録画してもなお自白強要

 長崎県大村市で昨年1月に起きた傷害致死事件の捜査で、長崎県警が逮捕した男性(53)に自白を強要したり、否定した内容を一方的に調書に記載したりするなど違法性が疑われる取り調べをしていたことが26日、分かった。長崎地検が取り調べを録音・録画した映像を確認して発覚した。

自白強要の背景として、次のような事情があったとのことです。

 男性は同居の母親(当時88)に暴行を繰り返し、死なせたとして傷害致死容疑で逮捕された。死因は多発外傷だったが、母親が転倒してできた可能性がある傷も多かったといい、男性は「過度の暴行はしていない」と主張した。

これにより、取調官には「より多くの暴行を自供させたい」という動機が生まれたわけです。

 検事は取り調べ状況の映像を確認。取調官が「(母親の)傷は全部あんたがやったんだよ」などと自白の強要と取れる発言をしていた。男性が明確に否定しても「勘違いだろう」と取り合わず、勝手に調書に記載していたことも判明した。
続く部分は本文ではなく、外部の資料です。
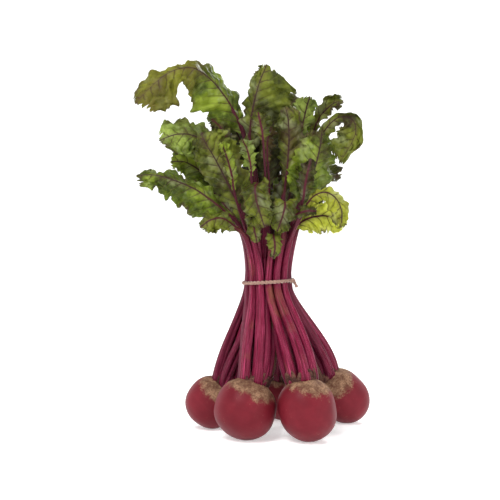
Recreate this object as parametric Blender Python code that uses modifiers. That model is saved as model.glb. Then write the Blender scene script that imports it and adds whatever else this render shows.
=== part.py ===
"""A bunch of beetroot: five roots, their leaf stalks and leaves, held by one turn of twine.

Lengths below are in millimetres, and M turns them into metres. The bunch is laid out about the upright
axis of its tie, and the whole is moved at the end so that the middle of its box stands on the origin.
"""

import math

import bmesh
import bpy
import numpy as np
from mathutils import Quaternion, Vector
from mathutils.bvhtree import BVHTree

M = 0.001
GAP = 0.3

# The photograph's frame: 500 pixels wide, seen level from VIEW_DISTANCE in front of the tie's axis.
MM_PER_PIXEL = 1.05
VIEW_DISTANCE = 900.0
EYE_PIXEL = (250.0, 250.0)
EYE_HEIGHT = 189.0
AXIS_PIXEL = 268.0

# The tie
TIE_HEIGHT = 156.0
TIE_SLOPE = 0.05
TWINE_RADIUS = 1.9
TWINE_GAP = 0.6
TWINE_SEGMENTS = 30
KNOT_RADIUS = 3.2
KNOT_AT = 28
KNOT_ENDS = ((5.0, -3.0, -6.5), (6.0, 2.0, 4.0))

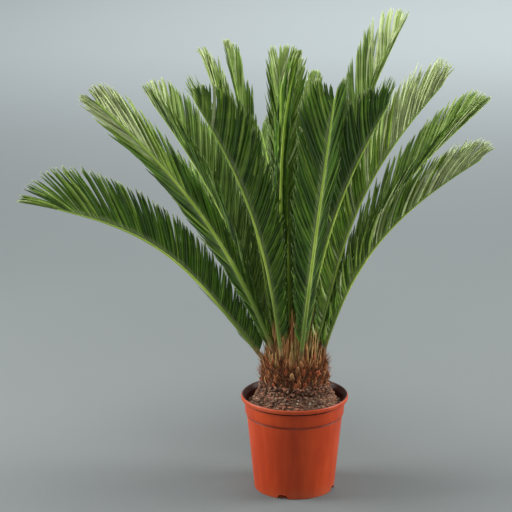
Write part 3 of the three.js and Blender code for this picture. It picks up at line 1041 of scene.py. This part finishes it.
def rib_size(share, neck):
    """Width and depth of the rib. The neck is at the first long leaflet."""
    if share < neck:
        t = smooth(share / neck)
        return mix(Rib.stalk_width, Rib.neck_width, t), mix(Rib.stalk_depth, Rib.neck_depth, t)
    t = (share - neck) / (1 - neck)
    return mix(Rib.neck_width, Rib.tip_width, t), mix(Rib.neck_depth, Rib.tip_depth, t)


def make_stalks(finish):
    """All the ribs as one piece, each from its foot in the trunk to its tip."""
    points = []
    faces = []
    along = []
    shares = [i / (Rib.stations - 1) for i in range(Rib.stations)]
    for frond in CROWN:
        start = len(points)
        for station in rib_stations(frond, shares):
            width, depth = rib_size(station.share, frond.bare / frond.length)
            sunk = Rib.sunk if station.share == 0 else 0
            for k in range(Rib.sides):
                angle = 2 * math.pi * k / Rib.sides
                flat = Rib.upper_side if math.sin(angle) > 0 else 1
                points.append(
                    station.place
                    - station.along * sunk
                    + station.side * math.cos(angle) * width / 2
                    + station.face * math.sin(angle) * flat * depth / 2
                )
                along.append(station.share)
        faces += tube_faces(start, Rib.stations, Rib.sides)
        faces.append(tuple(reversed(range(start, start + Rib.sides))))
        faces.append(tuple(range(len(points) - Rib.sides, len(points))))
    stalks = mesh_object("frond_ribs", points, faces, [finish])
    stalks.data.attributes.new("along", "FLOAT", "POINT").data.foreach_set("value", along)
    mend_normals(stalks)
    stalks.data.shade_smooth()
    return stalks


def leaflet_length(blade, spread):
    """Share of the full length. Young fronds, whose spread is small, are more pointed."""
    broadest = Leaflet.broadest * max(1, spread) ** 2
    swell = mix(Leaflet.foot_share, 1, math.sin(math.pi / 2 * clamp01(blade / broadest)))
    loss = min(Leaflet.young_tip_loss, Leaflet.tip_loss + 1 - spread)
    if spread > 1:
        loss = Leaflet.wide_tip_loss
    return swell * (1 - loss * clamp01((blade - Leaflet.tip_from) / (1 - Leaflet.tip_from)) ** 2)


def leaflet_sweep(blade, spread):
    """Angle of a leaflet to the rib. Those of a wide frond close up again at its tip."""
    if spread > 1:
        wide = mix(1, spread, Leaflet.wide_sweep)
        closing = smooth((blade - Leaflet.wide_close_from) / (1 - Leaflet.wide_close_from))
        spread = mix(wide, Leaflet.wide_close, closing)
    if blade < 0.5:
        return spread * mix(Leaflet.sweep_foot, Leaflet.sweep_middle, blade / 0.5)
    return spread * mix(Leaflet.sweep_middle, Leaflet.sweep_tip, (blade - 0.5) / 0.5)


LEAF_OUTLINE = [(-1, -0.28), (0, -0.2), (1, -0.28), (0.45, 0.06), (-0.45, 0.06)]
LEAF_SECTIONS = [(0, 0.5), (0.07, 0.85), (0.3, 1), (0.62, 0.96), (0.84, 0.7), (0.95, 0.32), (1, 0)]
LEAF_BENDS = [(3, 1), (4.5, 2), (6, 3.2)]  # bow and droop, in half widths


def leaflet_forms():
    """Leaflets that bow towards the frond's tip: three for its right side, three for its left."""
    forms = []
    for hand in (-1, 1):
        for bow, droop in LEAF_BENDS:
            name = f"leaflet_{len(forms)}"
            forms.append(blade_form(name, LEAF_SECTIONS, LEAF_OUTLINE, hand * bow, droop))
    return forms


def leaflet_seats(number):
    """Seats of one frond's leaflets, from the stalk's neck to the tip."""
    dice = random.Random(100 + number)
    frond = CROWN[number]
    neck = frond.bare / frond.length
    seats = []
    low = -Leaflet.below_neck / (frond.length - frond.bare)
    count = 2 * Leaflet.pairs
    longest = Leaflet.length * mix(Leaflet.young_length, 1, frond.spread)
    longest *= frond.length / Leaflet.usual_length
    if frond.spread > 1:
        count = round(count * Leaflet.wide_crowding)
        longest *= Leaflet.wide_length
    blades = [mix(low, 1, (i + 0.5) / count) for i in range(count)]
    stations = rib_stations(frond, [mix(neck, 1, blade) for blade in blades])
    for i, (blade, station) in enumerate(zip(blades, stations)):
        hand = 1 if i % 2 else -1
        sweep = math.radians(leaflet_sweep(blade, frond.spread) + dice.gauss(0, 1.6))
        vee = math.radians(Leaflet.vee + dice.gauss(0, 3))
        side = station.side * hand
        outward = side * math.cos(vee) + station.face * math.sin(vee)
        aim = station.along * math.cos(sweep) + outward * math.sin(sweep)
        top = station.face * math.cos(vee) - side * math.sin(vee)
        twist = math.radians(Leaflet.louver + dice.gauss(0, 5)) * hand
        top = Matrix.Rotation(twist, 3, aim) @ top
        width, _ = rib_size(station.share, neck)
        place = station.place + side * width * 0.36 + station.face * 0.0006
        share = leaflet_length(blade, frond.spread)
        length = longest * share * dice.uniform(0.93, 1)
        half = Leaflet.width / 2 * mix(Leaflet.tip_width, 1, share) * dice.uniform(0.9, 1.08)
        form = (0 if hand > 0 else len(LEAF_BENDS)) + dice.choice((0, 1, 1, 2))
        # Tip leaflets step to lighter tones: partly their own paler tips, partly painted backlight.
        tip_paling_and_backlight = Leaflet.tip_paling_and_backlight * frond.pale * smooth((blade - 0.5) / 0.5)
        tone = Leaflet.lightening * frond.tone + tip_paling_and_backlight + dice.gauss(0, Leaflet.tone_scatter)
        tone = min(len(LEAF_TONES) - 1, max(0, round(tone)))
        seats.append(Seat(place, aim, top, half, length, form, tone))
    return seats


def make_spines(finish):
    """Short stiff spines on both edges of each bare stalk."""
    dice = random.Random(81)
    seats = []
    for frond in CROWN:
        neck = frond.bare / frond.length
        shares = [mix(0.35, 1, i / 5) * neck for i in range(6)]
        for station in rib_stations(frond, shares):
            width, _ = rib_size(station.share, neck)
            for hand in (-1, 1):
                side = station.side * hand
                place = station.place + side * width * 0.4
                aim = side + station.along * 0.8 + station.face * dice.uniform(-0.1, 0.4)
                long = dice.uniform(0.006, 0.013) * mix(0.5, 1, station.share / neck)
                seats.append(Seat(place, aim, station.face, 0.0011, long, 0, 0))
    outline = [(1, 0), (0.3, 0.8), (-0.8, 0.5), (-0.8, -0.5), (0.3, -0.8)]
    form = blade_form("spine", [(0, 1), (0.4, 0.7), (1, 0)], outline)
    return planted("stalk_spines", seats, [form], [finish], seed=10, variation=0.2)


# ---- studio


def area_light(name, place, aim, size, power, colour=(1, 1, 1)):
    light = bpy.data.lights.new(name, "AREA")
    light.shape = "RECTANGLE"
    light.size, light.size_y = size
    light.energy = power
    light.color = colour
    lamp = new_object(name, light)
    lamp.location = place
    lamp.rotation_euler = (Vector(aim) - Vector(place)).to_track_quat("-Z", "Y").to_euler()


def make_studio():
    middle = (0, 0, 0.55)
    for side, x, power in (("left", -2.3, 92), ("right", 2.3, 80)):
        area_light(f"softbox_{side}", (x, 0.1, 1.5), middle, (1.4, 2), power, (1, 0.98, 0.94))
    area_light("softbox_top", (0, 0.2, 3.2), middle, (2, 1.6), 70)
    area_light("fill_front", (0.4, -4.2, 2.4), middle, (2, 1.4), 36)
    area_light("backdrop", (2.4, 7, 4), (2.4, 7, 0), (8, 6), 310)
    world = bpy.data.worlds.new("studio")
    world.use_nodes = True
    backdrop = world.node_tree.nodes["Background"]
    backdrop.inputs["Color"].default_value = (0.62, 0.64, 0.64, 1)
    backdrop.inputs["Strength"].default_value = 0.3
    bpy.context.scene.world = world
    reach = 30
    corners = [(reach * x, reach * y, 0) for x, y in ((-1, -1), (1, -1), (1, 1), (-1, 1))]
    floor = mesh_object("studio_floor", corners, [(0, 1, 2, 3)], [floor_finish()])


def make_camera():
    """Long lens a little above the plant, looking slightly down."""
    view = bpy.data.cameras.new("camera")
    view.lens = 144
    view.sensor_width = 36
    camera = new_object("camera", view)
    camera.location = (-0.0866, -4.35, 1.72)
    camera.rotation_euler = (math.radians(90 - 15.2), 0, 0)
    bpy.context.scene.camera = camera


# ---- assembly


LEAF_TONES = [
    # name, upper face, under face
    ("deep", (0.02, 0.062, 0.003), (0.048, 0.102, 0.008)),
    ("dark", (0.042, 0.114, 0.005), (0.082, 0.156, 0.014)),
    ("mid", (0.09, 0.19, 0.012), (0.135, 0.23, 0.032)),
    ("fresh", (0.2, 0.32, 0.038), (0.25, 0.35, 0.095)),
    ("pale", (0.44, 0.53, 0.23), (0.48, 0.56, 0.3)),
]
LEAF_TIP = (0.38, 0.46, 0.2)


def bake_map(piece):
    """Lays the blades of each finish over each other in a strip of their own."""
    mesh = piece.data
    strips = len(mesh.materials)
    source = mesh.uv_layers["Blade"].data
    target = mesh.uv_layers.new(name="OFBake").data
    for face in mesh.polygons:
        for loop in face.loop_indices:
            u, v = source[loop].uv
            target[loop].uv = (mix(0.02, 0.98, u), (face.material_index + mix(0.1, 0.9, v)) / strips)


def finish_piece(piece, slot, fronds=()):
    """Hands a piece over, in place of the solids of some fronds, or of its slot's own."""
    nodes = [f"frond_{number + 1:02d}" for number in fronds] or [slot]
    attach(piece, BODY)
    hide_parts(*nodes)


make_camera()
make_studio()

# The inner finish is a darkened copy of the plastic: painted shade.
finish_piece(make_pot(pot_finish("pot_plastic", 0), pot_finish("pot_inner_wall", 0.92)), "pot")

soil_looks = [
    soil_finish("soil_dark", (0.062, 0.033, 0.021), (0.25, 0.14, 0.092)),
    soil_finish("bark_chip", (0.16, 0.084, 0.054), (0.46, 0.27, 0.18)),
    soil_finish("bark_chip_red", (0.17, 0.062, 0.037), (0.46, 0.19, 0.115)),
    soil_finish("grit", (0.19, 0.155, 0.115), (0.43, 0.36, 0.27)),
]
finish_piece(make_soil(soil_looks[0]), "soil")
finish_piece(make_chips(soil_looks), "soil")

husks = [
    husk_finish("husk_rust", (0.215, 0.048, 0.017), (0.45, 0.13, 0.056)),
    husk_finish("husk_brown", (0.175, 0.054, 0.021), (0.46, 0.17, 0.07)),
    husk_finish("husk_tan", (0.24, 0.115, 0.045), (0.58, 0.33, 0.15)),
    husk_finish("husk_dark", (0.04, 0.013, 0.006), (0.15, 0.052, 0.024)),
]
scales = [
    husk_finish("scale_gold", (0.23, 0.115, 0.04), (0.56, 0.33, 0.13), 0.7),
    husk_finish("scale_brown", (0.18, 0.066, 0.026), (0.44, 0.19, 0.078), 0.7),
    husk_finish("scale_olive", (0.15, 0.105, 0.034), (0.4, 0.3, 0.11), 0.7),
]
wools = [
    wool_finish("wool_tan", (0.42, 0.2, 0.085)),
    wool_finish("wool_rust", (0.36, 0.105, 0.04)),
    wool_finish("wool_dark", (0.07, 0.028, 0.013)),
]
finish_piece(make_trunk_heart(trunk_finish()), "trunk")
finish_piece(make_leaf_bases(husks), "trunk")
finish_piece(make_scale_leaves(scales), "trunk")
finish_piece(make_wool(wools), "trunk")

all_fronds = range(len(CROWN))
finish_piece(make_stalks(stalk_finish()), "frond", all_fronds)
finish_piece(make_spines(husks[1]), "frond", all_fronds)
leaf_looks = [
    (leaflet_finish("leaf_" + name, upper, 0.3, 0.08), leaflet_finish(f"leaf_{name}_under", under, 0.48, 0))
    for name, upper, under in LEAF_TONES
]
for part, members in CROWN_PARTS.items():
    seats = [seat for number in members for seat in leaflet_seats(number)]
    leaflets = planted(f"leaflets_{part}", seats, leaflet_forms(), leaf_looks, seed=9)
    bake_map(leaflets)
    finish_piece(leaflets, "frond", members)

bpy.context.scene.view_settings.view_transform = "Standard"
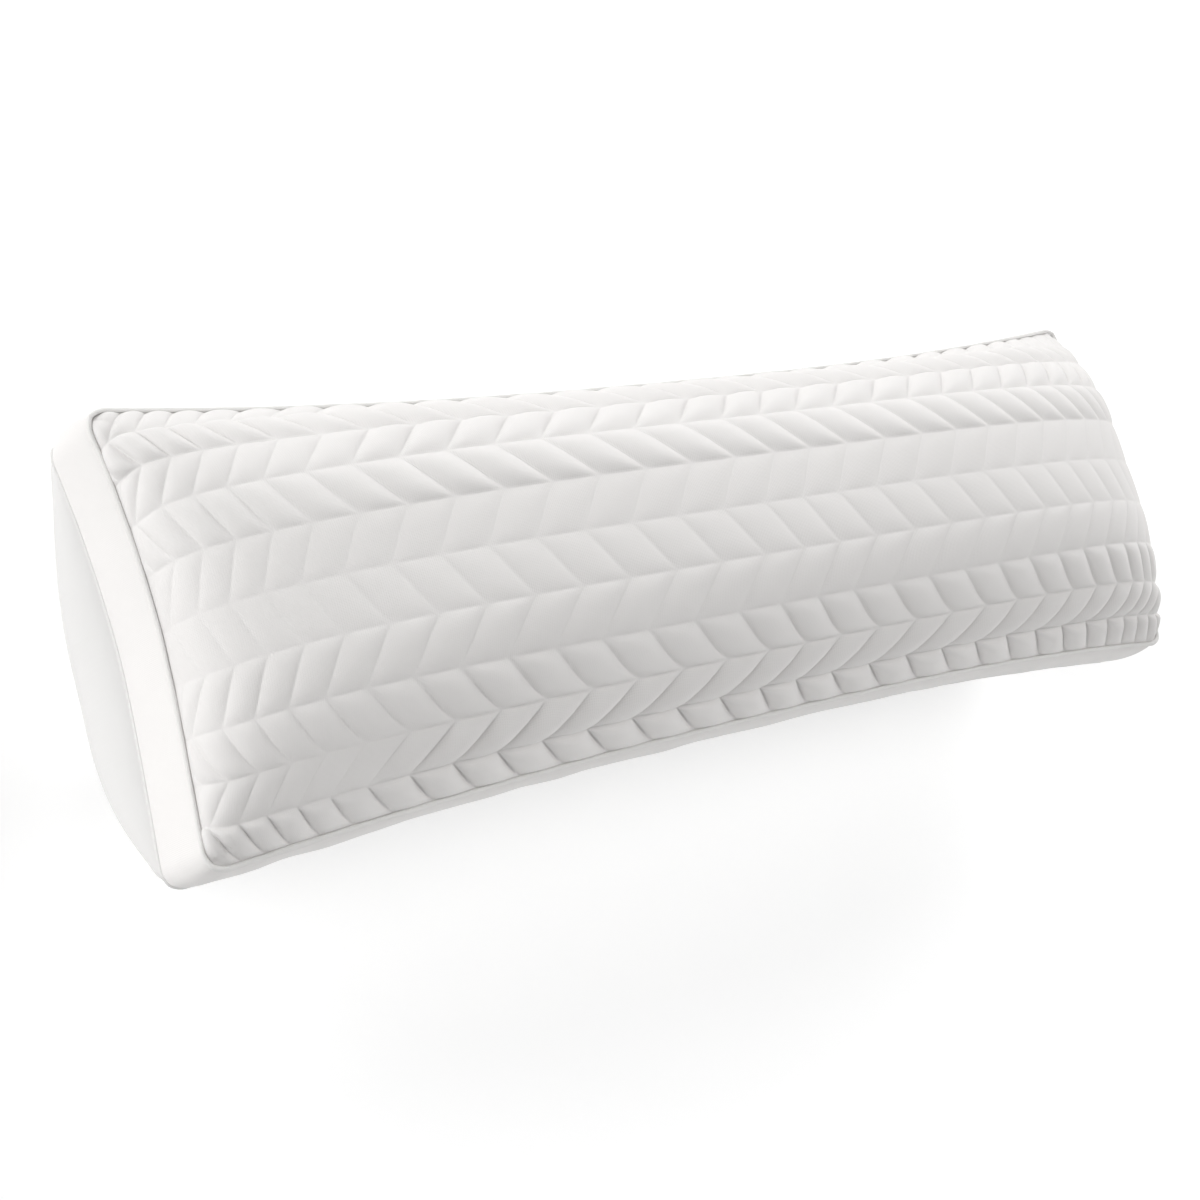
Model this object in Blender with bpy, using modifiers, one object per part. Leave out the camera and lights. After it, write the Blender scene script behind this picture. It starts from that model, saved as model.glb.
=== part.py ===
"""Boxed body pillow: quilted front, plain side strip and back, a welt in each seam. Metres, +Z up.

It lies on its back: the flat spot of the back is at Z = 0, the quilted front faces up, and its length runs along X.
"""
import bpy
import bmesh
import numpy as np
from math import pi
from mathutils import Vector

# ------------------------------------------------------------------ driving dimensions, metres
LENGTH = 1.320          # between the seam's end corners
WIDTH = 0.408           # between the seam's side corners
GUSSET = 0.080          # height of the side strip, front seam to back seam
FRONT_CROWN = 0.1425    # front seam up to the bottom of the channels at the middle
BACK_CROWN = 0.154      # what the back would bulge if nothing pressed on it
REST_DEPTH = 0.135      # back seam down to the flat spot
CORNER_R = 0.022        # rounding of the seam's corners in plan

END_DRAW = 0.0165       # how far the end seams pull in at the middle, and the power of that curve
END_POWER = 1.64
END_SKEW = 0.0043
SIDE_DRAW = 0.024       # the same for the long seams
SIDE_POWER = 2.5
SIDE_SKEW = 0.0028
SIDE_BULGE = 0.0050     # how far the side strip swells outward at half height

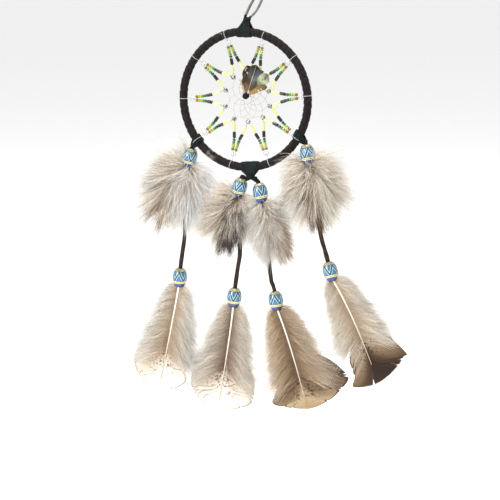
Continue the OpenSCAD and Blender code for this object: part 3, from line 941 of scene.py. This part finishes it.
def plume(rng, shaft, locks, per_lock, reach, fan, palette, flat=0.5, steps=6, droop=1.5,
          span=(0.0, 1.0), sides=(-1, 1), spread=1.0):
    """Barbs along a shaft of three points, in locks whose ends draw together.
    reach and fan are the length and the angle off the shaft at its root and its tip.
    palette is the colour at the root, the middle and the tip of a barb.
    Returns curves and tints."""
    s = np.sort(rng.uniform(*span, locks))
    root = bezier(shaft, s)
    forward = unit(bezier(shaft, s + 0.02) - bezier(shaft, s - 0.02))
    across = unit(np.cross(forward, at(0, 0, 1)))
    depth = np.cross(across, forward)
    side = rng.choice(sides, locks)
    turn = rng.normal(0, flat, locks)
    out = side[:, None] * (across * np.cos(turn)[:, None]) + depth * np.sin(turn)[:, None]
    angle = np.radians(mix(fan[0], fan[1], s) * rng.uniform(0.75, 1.15, locks))
    length = mix(reach[0], reach[1], s) * rng.uniform(0.78, 1.12, locks)
    first = forward * np.cos(angle)[:, None] + out * np.sin(angle)[:, None]
    bent = angle * 0.72
    second = forward * np.cos(bent)[:, None] + out * np.sin(bent)[:, None]
    second = second + at(0, -1) * (droop / 20)
    aim = root + first * length[:, None] * 0.5
    tip = aim + unit(second) * length[:, None] * 0.5

    def per_hair(x):
        return np.repeat(x, per_lock, axis=0)

    n = locks * per_lock
    slide = rng.normal(0, 1.3 * spread, n)[:, None]
    a = per_hair(root) + per_hair(forward) * slide
    b = per_hair(aim) + per_hair(forward) * slide * 0.9 + rng.normal(0, 0.75 * spread, (n, 3))
    c = per_hair(tip) + per_hair(forward) * slide * 0.6 + rng.normal(0, 0.7 * spread, (n, 3))
    c = mix(a, c, rng.uniform(0.72, 1.06, n)[:, None])
    t = np.linspace(0, 1, steps)[None, :, None]
    curves = (1 - t) ** 2 * a[:, None] + 2 * t * (1 - t) * b[:, None] + t * t * c[:, None]
    wave = rng.normal(0, 0.22, (n, steps, 3)) * t * (1 - 0.5 * t)
    curves = curves + wave
    low, middle, high = (np.array(x) for x in palette)
    tint = np.where(t < 0.5, mix(low, middle, t * 2), mix(middle, high, t * 2 - 1))
    tint = np.broadcast_to(tint, curves.shape)
    shade = per_hair(rng.normal(0.96, 0.15, (locks, 1, 1))) * rng.normal(1, 0.08, (n, 1, 1))
    return curves, np.clip(tint * shade, 0, 1)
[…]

その結果、県警の録取した調書は証拠とせず、傷害致死ではなく傷害での起訴となったということですが、問題は取調べが録画されていることを当然承知していたはずの警察官がなぜこんな強引な取り調べをしたか、です。答えは記事の真ん中あたりにありました。

 長崎県警刑事総務課は「調査した結果、自白の強要はなかったと判断した。供述調書には署名があり、勝手に書いたわけではない。違法性はなかった」としている。

警察が「強要はない」と強弁すれば取調べに当たった警官はお咎めなし。これじゃあ手柄を狙って自白を強要する取調べが存続するはずです。今後、長崎県警は「検察官のところで余計なことを言わないよう、被疑者をきっちり〆てから送検しよう」と考えるでしょうね。